[Entries with parts and joints]

####

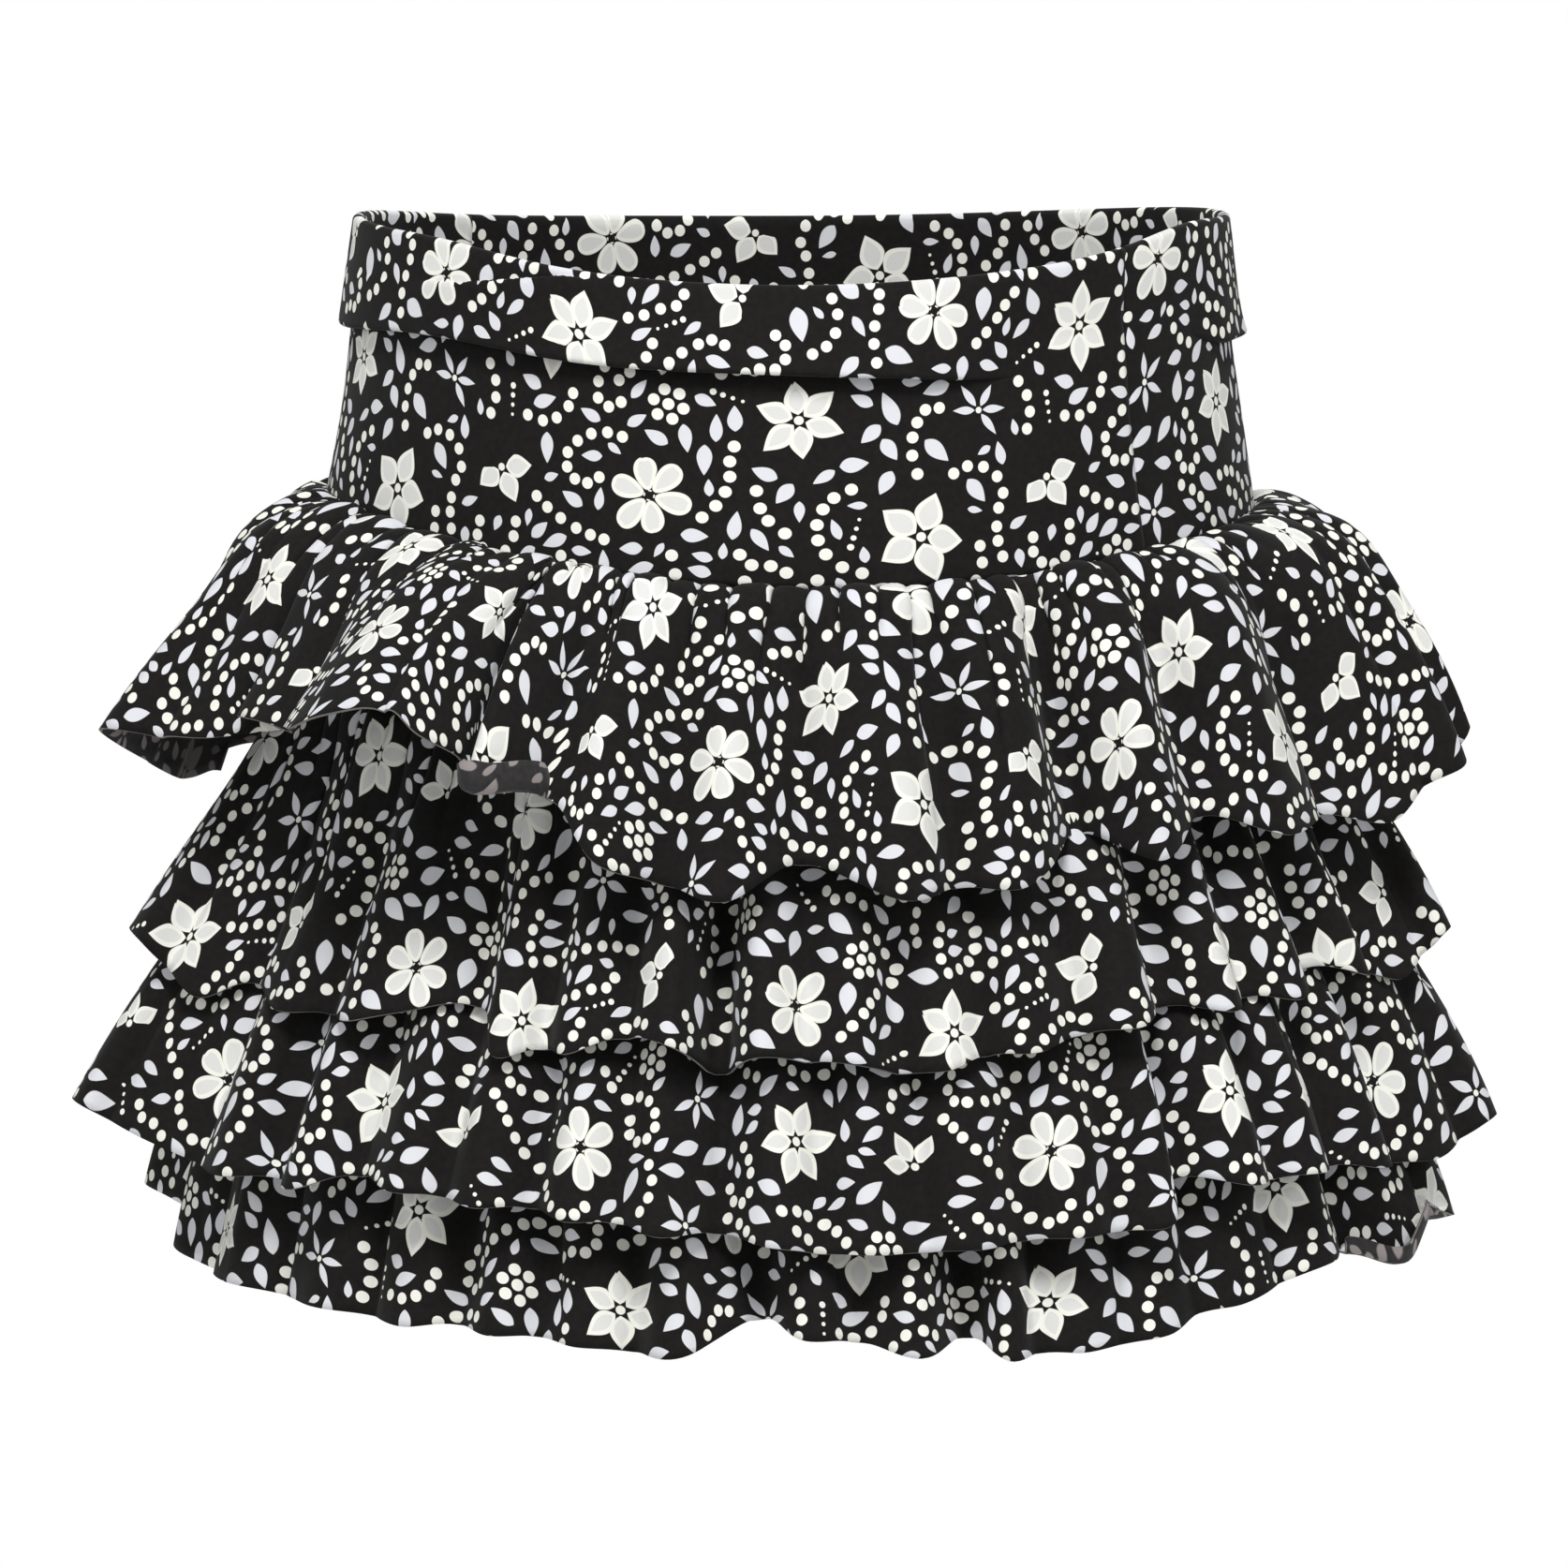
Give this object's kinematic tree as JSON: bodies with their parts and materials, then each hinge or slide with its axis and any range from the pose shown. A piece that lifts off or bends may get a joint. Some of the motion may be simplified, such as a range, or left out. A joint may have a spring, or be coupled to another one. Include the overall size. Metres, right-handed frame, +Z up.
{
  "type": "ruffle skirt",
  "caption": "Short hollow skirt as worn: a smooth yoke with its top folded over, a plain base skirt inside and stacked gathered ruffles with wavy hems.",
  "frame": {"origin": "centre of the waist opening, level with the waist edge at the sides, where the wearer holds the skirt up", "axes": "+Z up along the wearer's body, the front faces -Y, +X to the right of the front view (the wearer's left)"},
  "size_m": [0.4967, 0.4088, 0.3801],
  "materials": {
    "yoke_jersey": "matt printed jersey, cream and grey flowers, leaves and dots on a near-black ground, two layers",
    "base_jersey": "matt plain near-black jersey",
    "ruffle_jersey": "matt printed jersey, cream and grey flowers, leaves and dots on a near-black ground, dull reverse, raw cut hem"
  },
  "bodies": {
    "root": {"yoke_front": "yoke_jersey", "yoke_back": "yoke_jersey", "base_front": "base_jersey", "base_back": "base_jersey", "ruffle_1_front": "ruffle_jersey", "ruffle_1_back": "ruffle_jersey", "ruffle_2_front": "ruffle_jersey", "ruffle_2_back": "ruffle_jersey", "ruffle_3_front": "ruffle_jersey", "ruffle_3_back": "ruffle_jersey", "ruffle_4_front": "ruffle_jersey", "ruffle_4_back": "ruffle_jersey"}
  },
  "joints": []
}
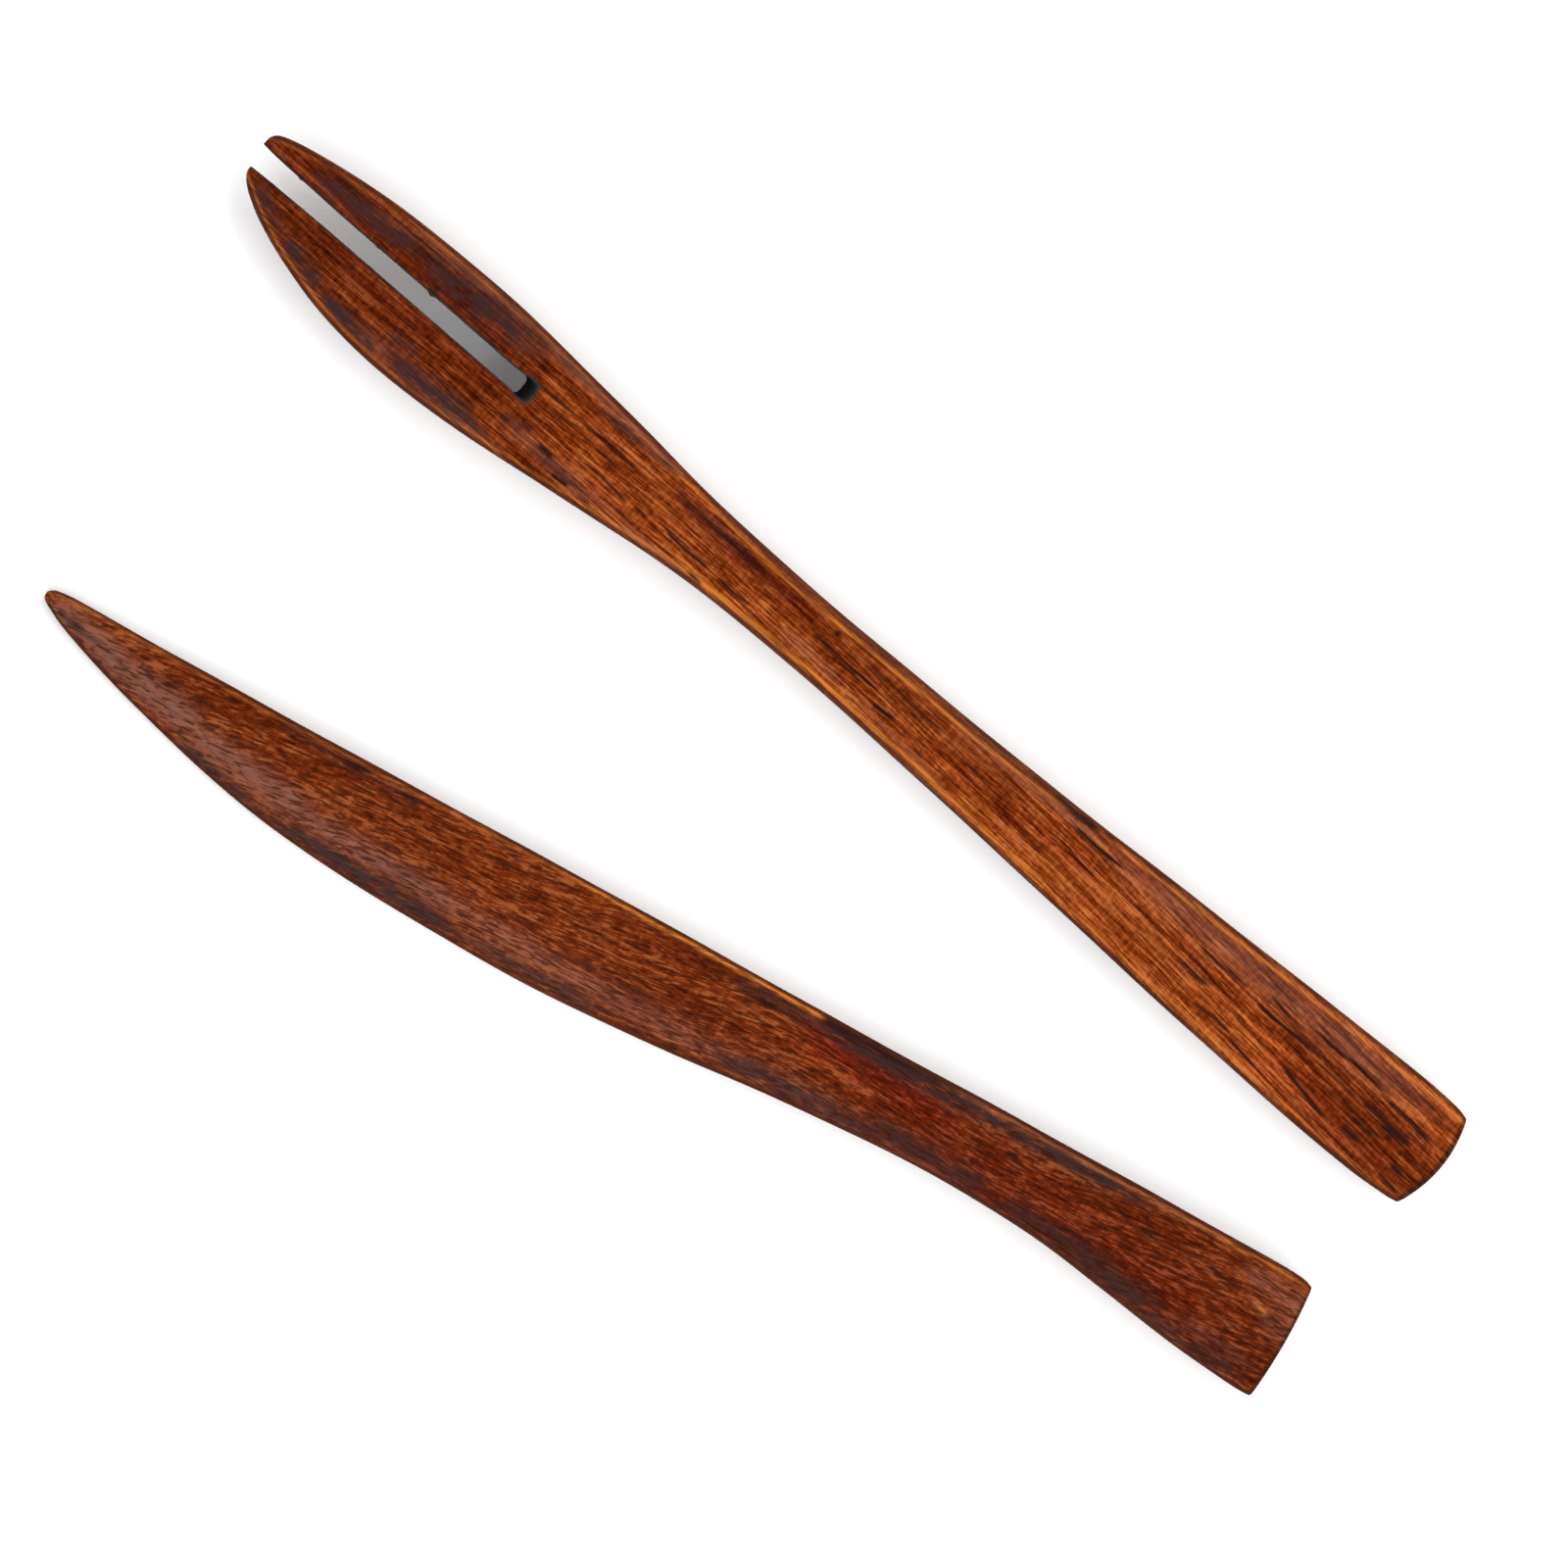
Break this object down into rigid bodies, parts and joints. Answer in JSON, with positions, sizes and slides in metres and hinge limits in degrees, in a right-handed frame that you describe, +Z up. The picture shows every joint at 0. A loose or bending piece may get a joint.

####

SHORT TASK: Extract the listing in its entirety and repeat it exactly.

THE RESULT:
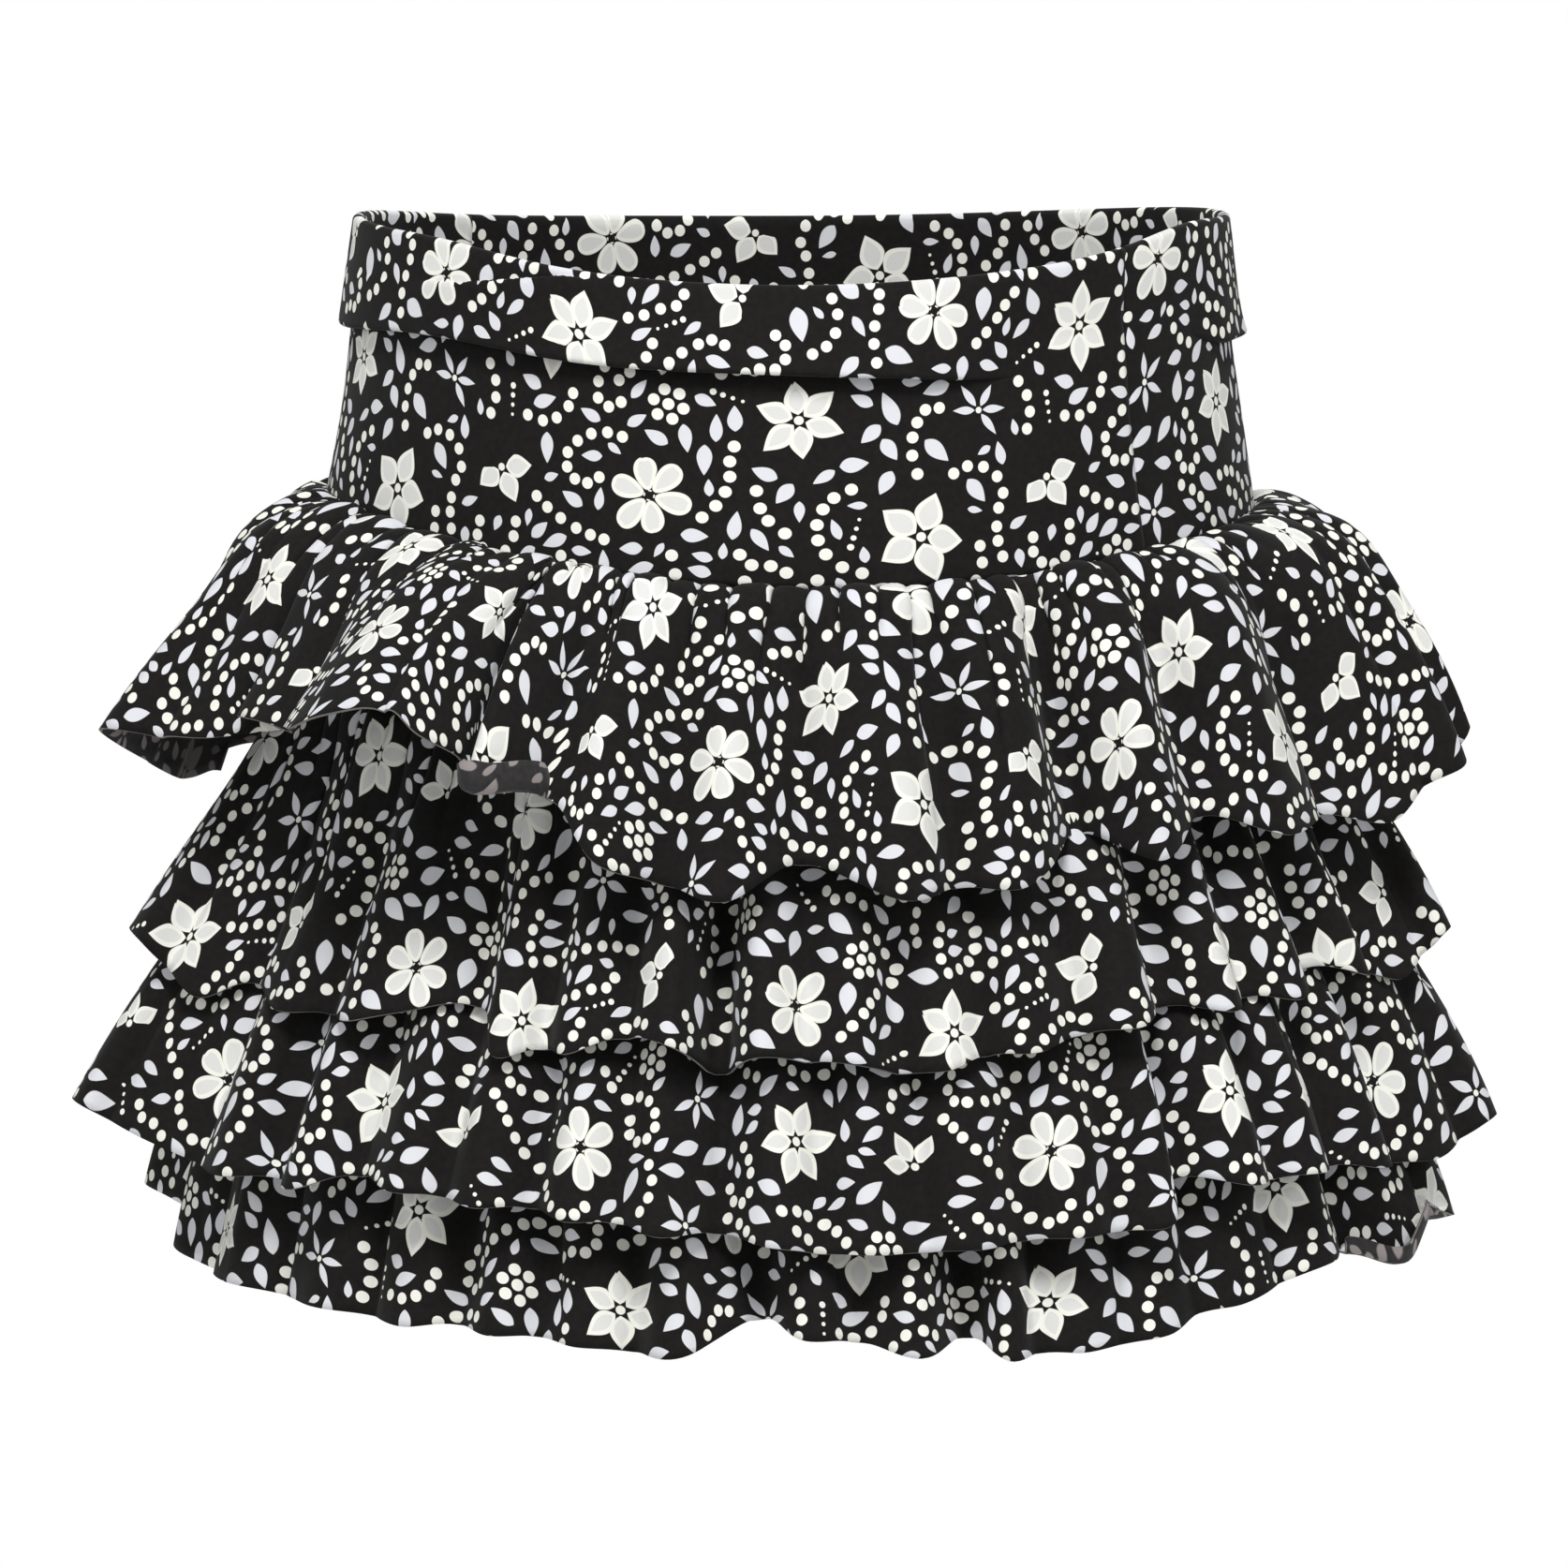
Give this object's kinematic tree as JSON: bodies with their parts and materials, then each hinge or slide with its axis and any range from the pose shown. A piece that lifts off or bends may get a joint. Some of the motion may be simplified, such as a range, or left out. A joint may have a spring, or be coupled to another one. Include the overall size. Metres, right-handed frame, +Z up.
{
  "type": "ruffle skirt",
  "caption": "Short hollow skirt as worn: a smooth yoke with its top folded over, a plain base skirt inside and stacked gathered ruffles with wavy hems.",
  "frame": {"origin": "centre of the waist opening, level with the waist edge at the sides, where the wearer holds the skirt up", "axes": "+Z up along the wearer's body, the front faces -Y, +X to the right of the front view (the wearer's left)"},
  "size_m": [0.4967, 0.4088, 0.3801],
  "materials": {
    "yoke_jersey": "matt printed jersey, cream and grey flowers, leaves and dots on a near-black ground, two layers",
    "base_jersey": "matt plain near-black jersey",
    "ruffle_jersey": "matt printed jersey, cream and grey flowers, leaves and dots on a near-black ground, dull reverse, raw cut hem"
  },
  "bodies": {
    "root": {"yoke_front": "yoke_jersey", "yoke_back": "yoke_jersey", "base_front": "base_jersey", "base_back": "base_jersey", "ruffle_1_front": "ruffle_jersey", "ruffle_1_back": "ruffle_jersey", "ruffle_2_front": "ruffle_jersey", "ruffle_2_back": "ruffle_jersey", "ruffle_3_front": "ruffle_jersey", "ruffle_3_back": "ruffle_jersey", "ruffle_4_front": "ruffle_jersey", "ruffle_4_back": "ruffle_jersey"}
  },
  "joints": []
}
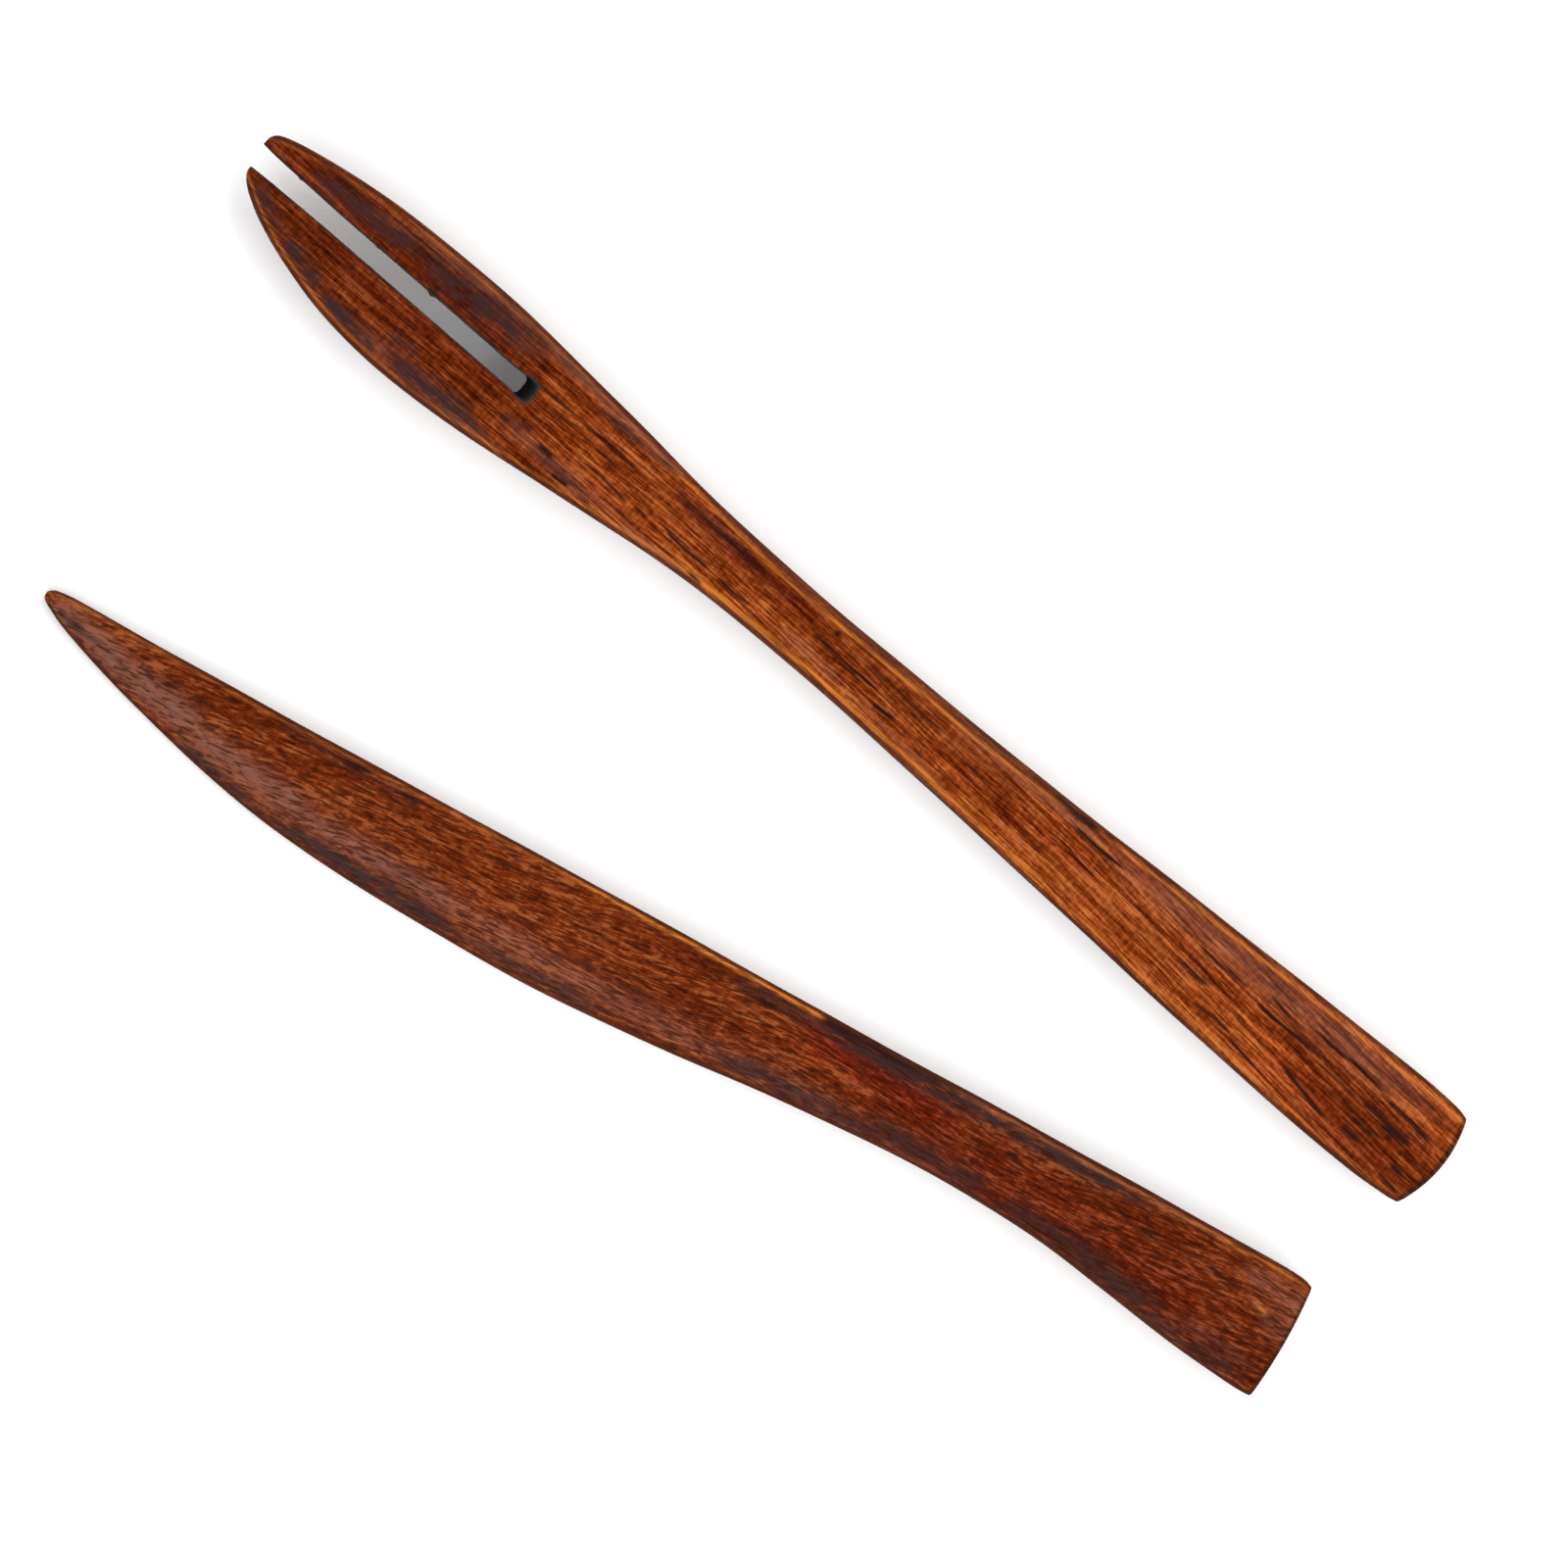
Break this object down into rigid bodies, parts and joints. Answer in JSON, with positions, sizes and slides in metres and hinge limits in degrees, in a right-handed frame that you describe, +Z up. The picture shows every joint at 0. A loose or bending piece may get a joint.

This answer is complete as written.